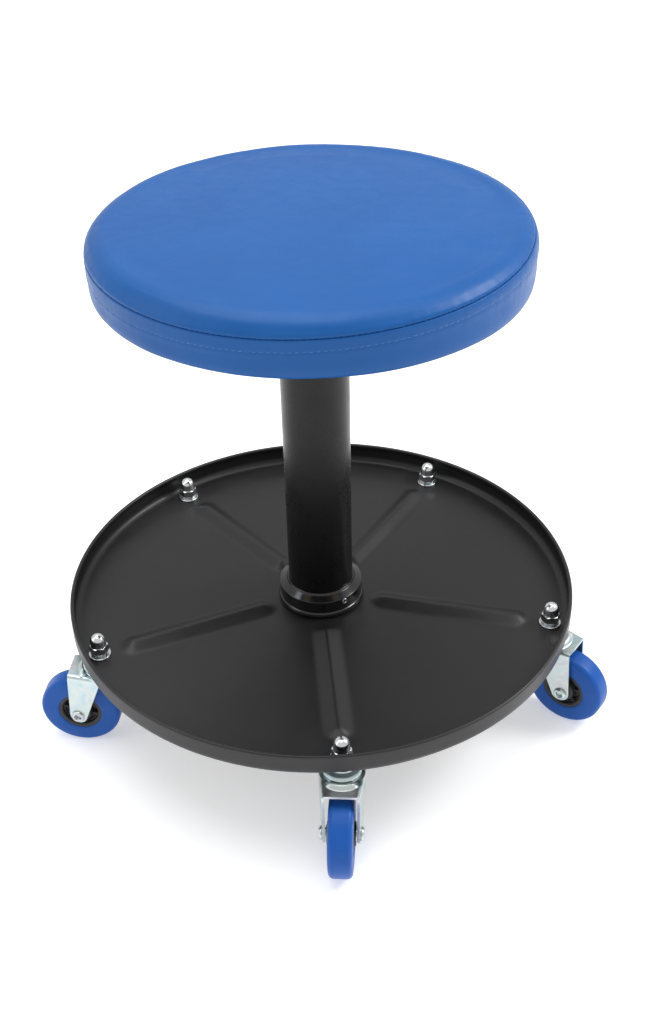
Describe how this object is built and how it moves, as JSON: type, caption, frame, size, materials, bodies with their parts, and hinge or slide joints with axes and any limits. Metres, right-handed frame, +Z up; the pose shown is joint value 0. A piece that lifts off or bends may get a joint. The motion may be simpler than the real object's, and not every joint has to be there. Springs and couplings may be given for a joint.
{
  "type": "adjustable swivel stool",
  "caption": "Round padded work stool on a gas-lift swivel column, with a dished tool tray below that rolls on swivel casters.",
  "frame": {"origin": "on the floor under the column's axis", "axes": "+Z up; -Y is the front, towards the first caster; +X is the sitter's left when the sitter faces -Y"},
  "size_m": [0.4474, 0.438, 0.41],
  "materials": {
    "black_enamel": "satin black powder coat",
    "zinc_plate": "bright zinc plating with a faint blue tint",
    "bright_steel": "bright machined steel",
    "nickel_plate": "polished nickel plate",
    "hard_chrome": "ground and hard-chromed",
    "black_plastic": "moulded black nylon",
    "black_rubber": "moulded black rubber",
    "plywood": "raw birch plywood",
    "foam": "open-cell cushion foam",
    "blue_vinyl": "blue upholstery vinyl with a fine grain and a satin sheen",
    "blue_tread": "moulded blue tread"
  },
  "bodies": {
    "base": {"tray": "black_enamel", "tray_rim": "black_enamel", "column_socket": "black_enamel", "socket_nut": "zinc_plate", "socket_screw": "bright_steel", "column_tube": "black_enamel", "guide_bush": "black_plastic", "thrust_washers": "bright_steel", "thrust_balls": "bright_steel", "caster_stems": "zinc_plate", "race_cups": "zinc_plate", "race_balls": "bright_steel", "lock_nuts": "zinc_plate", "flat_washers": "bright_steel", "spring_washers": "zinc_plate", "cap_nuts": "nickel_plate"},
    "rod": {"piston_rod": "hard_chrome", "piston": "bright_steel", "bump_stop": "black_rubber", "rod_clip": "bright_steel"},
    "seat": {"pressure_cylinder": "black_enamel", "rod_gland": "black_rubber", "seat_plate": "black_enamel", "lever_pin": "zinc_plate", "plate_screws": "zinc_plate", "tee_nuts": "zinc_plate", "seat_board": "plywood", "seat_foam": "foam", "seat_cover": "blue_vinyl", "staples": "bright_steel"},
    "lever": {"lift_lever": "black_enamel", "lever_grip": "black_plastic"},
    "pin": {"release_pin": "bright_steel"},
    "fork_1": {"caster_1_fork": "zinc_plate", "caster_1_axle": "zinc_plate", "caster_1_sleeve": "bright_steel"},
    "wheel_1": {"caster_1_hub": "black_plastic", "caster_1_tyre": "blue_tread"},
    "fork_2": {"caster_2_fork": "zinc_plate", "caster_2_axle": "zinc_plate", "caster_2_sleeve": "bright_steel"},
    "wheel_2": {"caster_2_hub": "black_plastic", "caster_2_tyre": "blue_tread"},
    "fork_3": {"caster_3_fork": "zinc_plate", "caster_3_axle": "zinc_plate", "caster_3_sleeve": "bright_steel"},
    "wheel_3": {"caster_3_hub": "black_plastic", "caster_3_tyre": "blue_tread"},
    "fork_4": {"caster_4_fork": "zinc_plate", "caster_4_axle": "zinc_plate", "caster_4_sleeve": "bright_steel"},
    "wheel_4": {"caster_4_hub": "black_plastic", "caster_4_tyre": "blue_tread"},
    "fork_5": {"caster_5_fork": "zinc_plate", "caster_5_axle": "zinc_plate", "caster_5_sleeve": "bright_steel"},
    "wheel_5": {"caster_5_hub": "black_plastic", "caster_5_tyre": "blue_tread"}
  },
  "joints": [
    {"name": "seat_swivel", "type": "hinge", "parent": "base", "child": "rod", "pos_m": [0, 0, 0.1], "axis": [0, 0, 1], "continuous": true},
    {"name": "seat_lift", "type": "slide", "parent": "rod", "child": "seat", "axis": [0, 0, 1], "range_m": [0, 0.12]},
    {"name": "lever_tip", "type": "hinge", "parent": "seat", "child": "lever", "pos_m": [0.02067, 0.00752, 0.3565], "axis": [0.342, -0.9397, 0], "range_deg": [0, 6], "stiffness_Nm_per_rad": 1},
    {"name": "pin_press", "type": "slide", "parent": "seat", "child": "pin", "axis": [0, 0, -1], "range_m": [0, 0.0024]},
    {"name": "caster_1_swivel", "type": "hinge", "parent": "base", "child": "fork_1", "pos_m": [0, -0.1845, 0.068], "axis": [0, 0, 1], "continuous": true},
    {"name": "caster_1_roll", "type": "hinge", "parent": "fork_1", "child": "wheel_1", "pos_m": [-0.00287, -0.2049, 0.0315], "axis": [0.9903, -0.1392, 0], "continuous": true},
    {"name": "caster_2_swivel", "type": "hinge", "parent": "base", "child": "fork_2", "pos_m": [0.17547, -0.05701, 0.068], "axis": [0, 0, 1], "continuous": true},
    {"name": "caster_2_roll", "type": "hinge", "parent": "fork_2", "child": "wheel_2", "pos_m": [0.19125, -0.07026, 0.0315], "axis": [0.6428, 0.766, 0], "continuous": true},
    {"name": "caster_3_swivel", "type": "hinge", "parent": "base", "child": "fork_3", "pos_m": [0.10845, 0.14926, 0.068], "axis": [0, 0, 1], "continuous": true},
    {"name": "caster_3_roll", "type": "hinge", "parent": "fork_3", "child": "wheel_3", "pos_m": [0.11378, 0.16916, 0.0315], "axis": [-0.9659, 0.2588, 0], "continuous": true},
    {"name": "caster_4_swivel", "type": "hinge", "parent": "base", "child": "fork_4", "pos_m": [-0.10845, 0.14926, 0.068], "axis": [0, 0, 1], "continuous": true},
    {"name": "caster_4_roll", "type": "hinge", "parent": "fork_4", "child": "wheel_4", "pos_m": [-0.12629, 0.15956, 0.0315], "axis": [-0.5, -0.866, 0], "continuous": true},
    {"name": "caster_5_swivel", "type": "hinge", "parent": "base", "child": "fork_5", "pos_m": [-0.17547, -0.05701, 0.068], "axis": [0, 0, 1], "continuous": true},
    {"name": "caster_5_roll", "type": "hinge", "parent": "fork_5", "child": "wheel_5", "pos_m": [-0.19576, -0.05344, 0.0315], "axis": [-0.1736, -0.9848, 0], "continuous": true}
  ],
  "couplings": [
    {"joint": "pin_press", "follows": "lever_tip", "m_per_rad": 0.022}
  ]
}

### The exercise:
Search the data for "materials". Copy every matching line.

### Response for this exercise:
Describe how this object is built and how it moves, as JSON: type, caption, frame, size, materials, bodies with their parts, and hinge or slide joints with axes and any limits. Metres, right-handed frame, +Z up; the pose shown is joint value 0. A piece that lifts off or bends may get a joint. The motion may be simpler than the real object's, and not every joint has to be there. Springs and couplings may be given for a joint.
  "materials": {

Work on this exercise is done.